─── GIVEN DATA ───

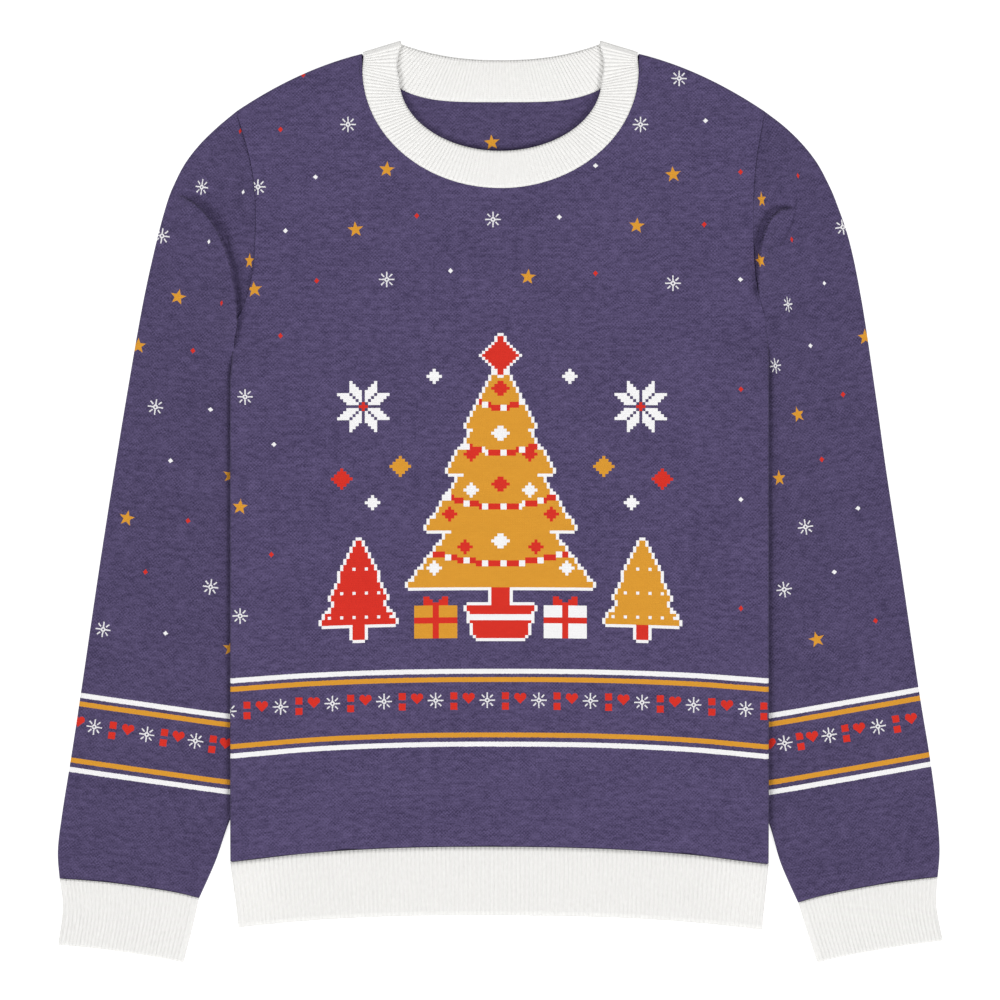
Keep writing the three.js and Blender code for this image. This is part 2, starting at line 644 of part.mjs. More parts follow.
const purpleKnit = new THREE.MeshStandardMaterial({ color: 0x524a6b, roughness: 0.95, metalness: 0 });
const whiteRib = new THREE.MeshStandardMaterial({ color: 0xf0efed, roughness: 0.95, metalness: 0 });

function mesh(name, geometry, material) {
  const made = new THREE.Mesh(geometry, material);
  made.name = name;
  return made;
}

const sweater = new THREE.Group();
sweater.add(
  mesh(
    "front_panel",
    panel(panelTops(frontNeckline()), FRONT_ROWS, layerOf(1, CREASES_NEAR_FRONT)),
    purpleKnit,
  ),
  mesh("back_panel", panel(panelTops(backNeckline()), BACK_ROWS, layerOf(-1, [])), purpleKnit),
  mesh("sleeve_left", sleeve(-1, SLEEVE_CREASES.left), purpleKnit),
  mesh("sleeve_right", sleeve(1, SLEEVE_CREASES.right), purpleKnit),
  mesh("hem_rib_front", hemBand(1), whiteRib),
  mesh("hem_rib_back", hemBand(-1), whiteRib),
  mesh("cuff_left", cuff(-1), whiteRib),
  mesh("cuff_right", cuff(1), whiteRib),
  mesh("neckband", neckband(), whiteRib),
);

export default sweater;
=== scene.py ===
"""A knitted Christmas sweater that lies flat on its back, seen from straight above.

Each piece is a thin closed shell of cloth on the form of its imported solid, worked out here from the
same named sizes at a finer pitch. Sizes are in millimetres until a mesh is made: X across the
garment, Y up it from hem to neck, Z up from the table. Colours come from the knitting's own charts.
"""

from functools import partialmethod
from math import cos, pi, radians, sin

import bpy
import numpy as np
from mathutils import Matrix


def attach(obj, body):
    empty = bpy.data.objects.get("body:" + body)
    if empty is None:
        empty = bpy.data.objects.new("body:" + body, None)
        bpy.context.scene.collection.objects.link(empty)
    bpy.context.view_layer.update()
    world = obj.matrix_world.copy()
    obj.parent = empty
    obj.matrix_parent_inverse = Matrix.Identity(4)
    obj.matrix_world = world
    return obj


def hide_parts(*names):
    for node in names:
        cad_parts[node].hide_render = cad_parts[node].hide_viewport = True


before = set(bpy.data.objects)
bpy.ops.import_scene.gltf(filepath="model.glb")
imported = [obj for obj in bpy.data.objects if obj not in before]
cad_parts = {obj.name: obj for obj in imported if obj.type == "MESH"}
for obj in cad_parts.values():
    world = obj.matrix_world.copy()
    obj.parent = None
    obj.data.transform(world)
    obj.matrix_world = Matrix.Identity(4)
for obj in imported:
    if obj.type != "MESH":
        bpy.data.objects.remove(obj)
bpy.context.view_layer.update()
MM = 0.001

# Cloth and how its layers stack
CLOTH = 2.0
RIB_CLOTH = 2.4
SLEEVE_CLOTH = 1.3  # thinner than the solids, so that the armpit folds have room
RIB_RISE = 1.0  # 0.7 in the solids; more here, or the ribs wouldn't show under soft light
NECK_RIB_RISE = 0.75
SEAM_GAP = 0.3
CURVED_SEAM_GAP = 0.12  # the solids keep 0.7 here, and 0.3 at the hem
HEM_GAP = 0.12
FOLD_HEIGHT = 4.8
FULL_HEIGHT = 6.2
FOLD_REACH = 25
BAND_EXTRA = 0.6
FOLD_RADIUS = FOLD_HEIGHT / 2
ARC_ANGLES = np.radians([22.5, 45, 67.5, 90])
ARC_INSETS = FOLD_RADIUS * (1 - np.sin(ARC_ANGLES))
SHOULDER_SLOPE = radians(24)

# Body
SIDE_X = 214.5
UNDERARM_X, UNDERARM_Y = 215.0, 140
SHOULDER_TIP_X, SHOULDER_TIP_Y = 211.5, 313
NECK_POINT = np.array([110.4, 360.4])
SHOULDER_START_X, SHOULDER_START_Y = 111, 359.0
SHOULDER_BOW = 5.4
ARMHOLE_BOW, ARMHOLE_SWAY = 14.1, 3.2
BOW_POWER, BOW_SKEW = 2.8, 1.2
HEM_SEAM = {"y": -276.4, "drop": 12.8, "power": 2.4}
HEM_EDGE = {"y": -330.8, "drop": 10.4, "power": 2.6}
HEM_EDGE_HALF = 209.6
HEM_LEVEL, HEM_TILT = 0.6, 0.0042  # rise of the hem in the photo, and its slope up to the left
# How much further out the body's left side is, where that begins across the body, over which heights
# it comes in under the armpit and goes again at the hem, and what share goes there
LEFT_OUT = {"by": 1.6, "from": -150, "armpit": (118, 95), "hem": (-290, -330), "lost": 0.8}

# Neck
NECK_SEAM = {"half": 110.4, "depth": 94.4, "y": 345.6}
NECK_EDGE = {"half": 80.8, "depth": 56.8, "y": 337.6}
NECK_FOLD_EDGE = np.array([80, 369.6])
BACK_SEAM_Y, BACK_SEAM_POWER = 320.4, 4
BACK_EDGE_Y, BACK_EDGE_POWER = 354, 2.3
NECK_FRONT_Z = 4.0
NECK_CURVE = 2.6  # how far the front band's edge curves out beside the back band
SIDE_RIB_SPREAD = 1.3  # the ribs are wider where the band runs straight up to its fold

# Ribs
HEM_RIB = 3.5
NECK_RIB = 2.8
RIB_POINTS = 6  # points across one rib
RIB_TIGHT = 0.6  # below 1 the ribs are plump and their grooves narrow

# Lift of the body's side over the tucked sleeve
LIFT = {"height": 5.1, "start": 154, "wander": 7, "wave": 190, "full": 198}
LIFT_TOP, LIFT_TOP_FULL, LIFT_BOTTOM_FULL, LIFT_BOTTOM = 140, 101, -267, -346

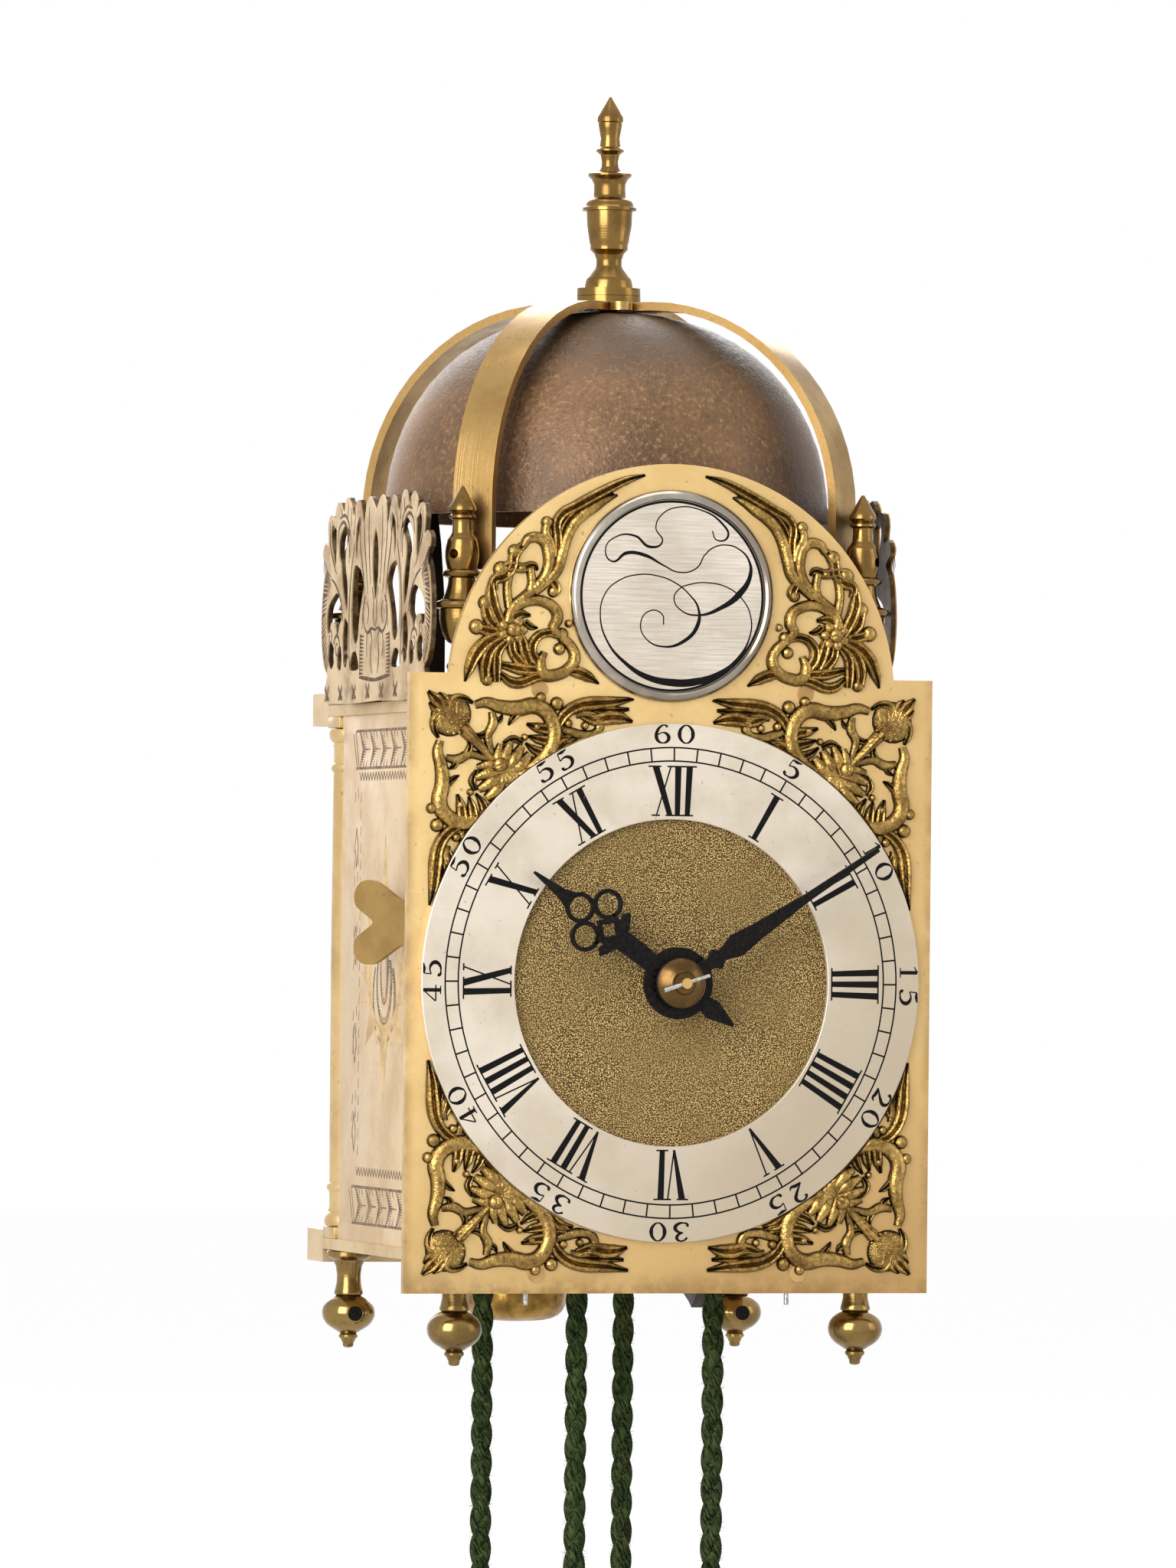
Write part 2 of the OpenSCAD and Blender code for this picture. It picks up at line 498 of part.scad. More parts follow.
// left arch casting
sp_arch = [
    [[-6.6, 105.6, 0.6], [-13, 104, 2.2], [-20, 100.4, 3.1], [-26.2, 94.8, 3.8], [-30.4, 88.6, 4],
        [-32.6, 82, 3.8], [-33, 76, 3.2]],
    [[-26.2, 94.8, 3], [-24.7, 90.4, 2.4], [-26.9, 86.3, 2.2], [-29.6, 86.6, 1.6]],
    [[-31.8, 84, 2], [-36, 85.6, 2], [-38.6, 82, 1.8], [-37.4, 77.4, 1.8], [-34.4, 75, 2.2]],
    [[-41.6, 63.2, 0.5], [-38.4, 65.6, 3.4], [-35.4, 69, 4], [-33.6, 73.6, 3]],
    [[-33.6, 73.6, 3], [-29.4, 77.6, 3.2], [-27, 82.2, 2.4], [-26.4, 84.6, 0.6]],
    [[-33.6, 73.6, 2.6], [-29, 70, 2.8], [-24, 69.6, 2.4], [-21.6, 72.6, 1.8], [-24.2, 74.8, 1.6],
        [-26, 73, 1]],
    [[-35.4, 68, 2.4], [-30.6, 65.4, 2.8], [-24.4, 65, 2.8], [-19.4, 66.2, 2.4], [-15.6, 63.2, 0.5]],
    [[-27, 65.4, 2], [-23.6, 69.4, 1.4]],
    [[-20, 66.4, 2.4], [-21, 69.6, 0.6]],
    [[-35, 70.6, 2.6], [-39.4, 70.8, 2.4], [-42, 72.6, 0.6]],
    [[-32.4, 88.4, 2], [-36.4, 89.4, 1.8], [-38.6, 88.4, 0.5]],
    [[-28.6, 92.4, 2], [-32.6, 94.4, 1.8], [-34.8, 93.8, 0.5]],
    [[-22, 98.8, 2], [-26, 101, 1.6], [-28.2, 100.6, 0.5]],
    [[-20.6, 100, 2], [-19.4, 96.8, 0.6]],
    [[-37.6, 80, 2], [-40.6, 80.6, 1.6], [-42.2, 79.4, 0.5]],
    [[-30.6, 88, 2], [-27.2, 90.4, 0.6]]];
module arch_spandrels() color("#b48a3c") for (s = [0, 1]) mirror([s, 0, 0]) ext(-cast_t, 0) difference() {
    union() {
        translate([0, arch_lift]) for (p = sp_arch) stroke(p);
        translate(screw_at[4]) circle(3.6);
    }
    translate([0, boss_z]) circle(boss_r + 1, $fn = 96);
    translate(screw_at[4]) circle(0.95);
}
// the arch castings rise and fall with the arch
arch_lift = dial_up - 64;
screw_at = [for (s = [-1, 1]) [s*(dial_w/2 - 19.2*k_low), -dial_down + 19*k_low],
    for (s = [-1, 1]) [s*(dial_w/2 - 19.2*k_up), dial_up - 19*k_up],
    for (s = [-1, 1]) [s*34, 73.6 + arch_lift]];
module spandrel_screws() color("#8a6f35") for (p = screw_at) {
    ycyl(p[0], p[1], -cast_t - 0.5, -cast_t, 1.3);
    ycyl(p[0], p[1], -cast_t - e, dial_t + 0.6, 0.85);
}

// motion work and hands
hh_y = -5.2;
mh_y = hh_y - 2;
pipe_r = 3.2;
cannon_r = 2.2;
module hour_hand() color("#22201f") ext(hh_y - hand_t, hh_y) rotate(-hour_a) difference() {
    k = hour_len/38.8;
    union() {
        circle(7.5);
        polygon([for (p = [[-2, 7], [-2.2, 15], [-4.2, 16], [-5.6, 17], [-4.4, 18.2], [-3, 17.8],
            [-3.4, 20], [3.4, 20], [3, 17.8], [4.4, 18.2], [5.6, 17], [4.2, 16], [2.2, 15], [2, 7]])
            [p[0], p[1]*k]]);
        for (s = [-1, 1]) translate([s*4.15, 22*k]) circle(3.2);
        translate([0, 26.4*k]) circle(3.2);
        polygon([[-2.1, 28.4*k], [-1.1, 31.5*k], [-0.25, hour_len], [0.25, hour_len], [1.1, 31.5*k],
            [2.1, 28.4*k]]);
        translate([0, 18.6*k]) rotate(45) square(4.6, center = true);
        polygon([[-1.6, -6.5], [-2.1, -9.4], [-0.3, -15], [0.3, -15], [2.1, -9.4], [1.6, -6.5]]);
    }
    circle(pipe_r - 0.6);
    for (s = [-1, 1]) translate([s*4.15, 22*k]) circle(2.3);
    translate([0, 26.4*k]) circle(2.3);
    translate([0, 18.6*k]) rotate(45) square(2.6, center = true);
}
module minute_hand() color("#22201f") ext(mh_y - hand_t, mh_y) rotate(-minute_a) difference() {
    union() {
        circle(5.4);
        polygon([[-1.6, 4.5], [-1.3, 7.6], [-2.4, 9.4], [-1.2, 10.6], [-2.5, 14.5], [-1.8, 20],
            [-0.9, 32.6], [-0.55, minute_len], [0.55, minute_len], [0.9, 32.6], [1.8, 20], [2.5, 14.5],
            [1.2, 10.6], [2.4, 9.4], [1.3, 7.6], [1.6, 4.5]]);
    }
    circle(cannon_r - 0.6);
}
// domed collet in front of the minute hand
module hand_collet() color("#c8a252") translate([0, mh_y - hand_t, 0]) rotate([90, 0, 0]) difference() {
    rotate_extrude() polygon(concat([[0, 0]], [[4.6, 0], [5.2, 0.3]], arc(0, -4.6, 7.1, 43, 68, 5),
        [[2.3, 2.4], [2.2, 2.8], [0, 2.8]]));
    translate([0, 0, -e]) cylinder(4, arbor_r + pivot_gap, arbor_r + pivot_gap);
}
pin_y = mh_y - hand_t - 2.8 - 0.62;
module hand_pin() color("#b8b8b4") translate([0, pin_y, 0]) rotate([0, -18, 0])
    rotate([0, 90, 0]) translate([0, 0, -5]) cylinder(10.4, 0.5, 0.38);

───

# TASK GOAL:
Print the material above verbatim, first line through the line containing "export default sweater;", both included.

# TASK RESULT:
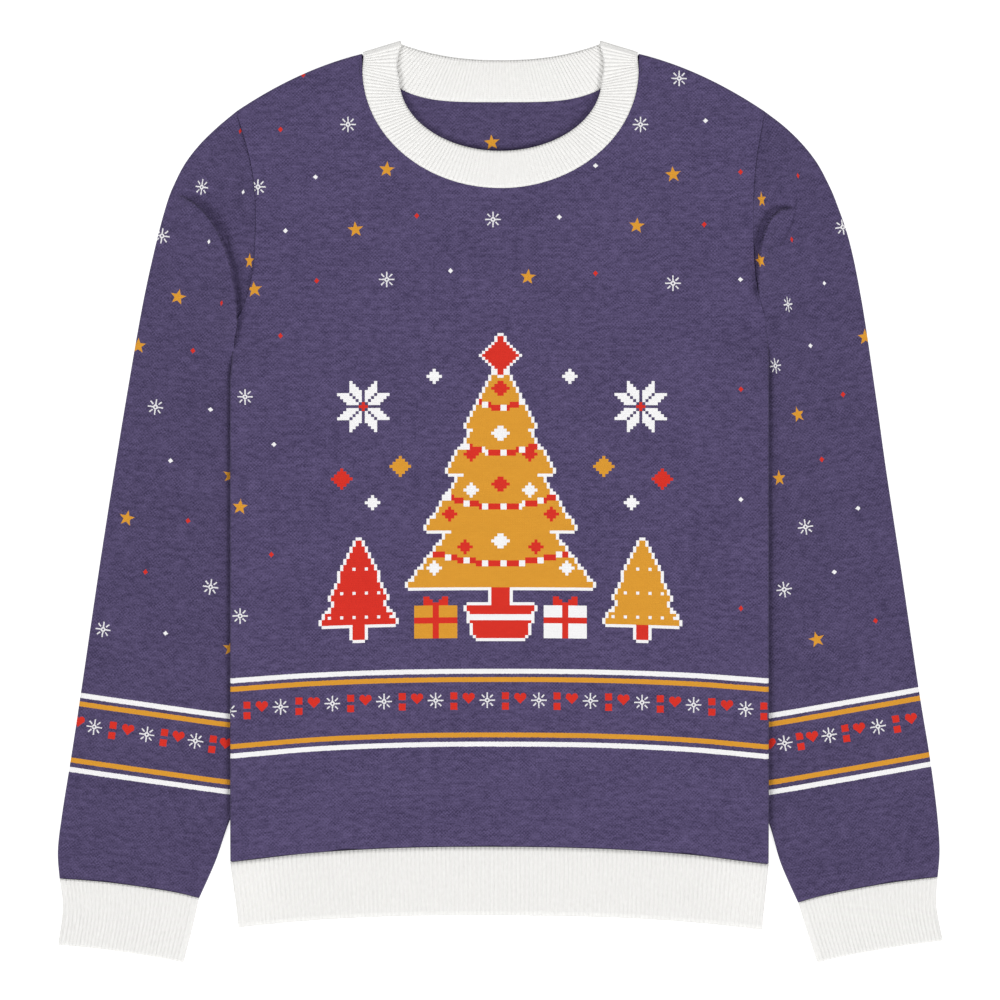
Keep writing the three.js and Blender code for this image. This is part 2, starting at line 644 of part.mjs. More parts follow.
const purpleKnit = new THREE.MeshStandardMaterial({ color: 0x524a6b, roughness: 0.95, metalness: 0 });
const whiteRib = new THREE.MeshStandardMaterial({ color: 0xf0efed, roughness: 0.95, metalness: 0 });

function mesh(name, geometry, material) {
  const made = new THREE.Mesh(geometry, material);
  made.name = name;
  return made;
}

const sweater = new THREE.Group();
sweater.add(
  mesh(
    "front_panel",
    panel(panelTops(frontNeckline()), FRONT_ROWS, layerOf(1, CREASES_NEAR_FRONT)),
    purpleKnit,
  ),
  mesh("back_panel", panel(panelTops(backNeckline()), BACK_ROWS, layerOf(-1, [])), purpleKnit),
  mesh("sleeve_left", sleeve(-1, SLEEVE_CREASES.left), purpleKnit),
  mesh("sleeve_right", sleeve(1, SLEEVE_CREASES.right), purpleKnit),
  mesh("hem_rib_front", hemBand(1), whiteRib),
  mesh("hem_rib_back", hemBand(-1), whiteRib),
  mesh("cuff_left", cuff(-1), whiteRib),
  mesh("cuff_right", cuff(1), whiteRib),
  mesh("neckband", neckband(), whiteRib),
);

export default sweater;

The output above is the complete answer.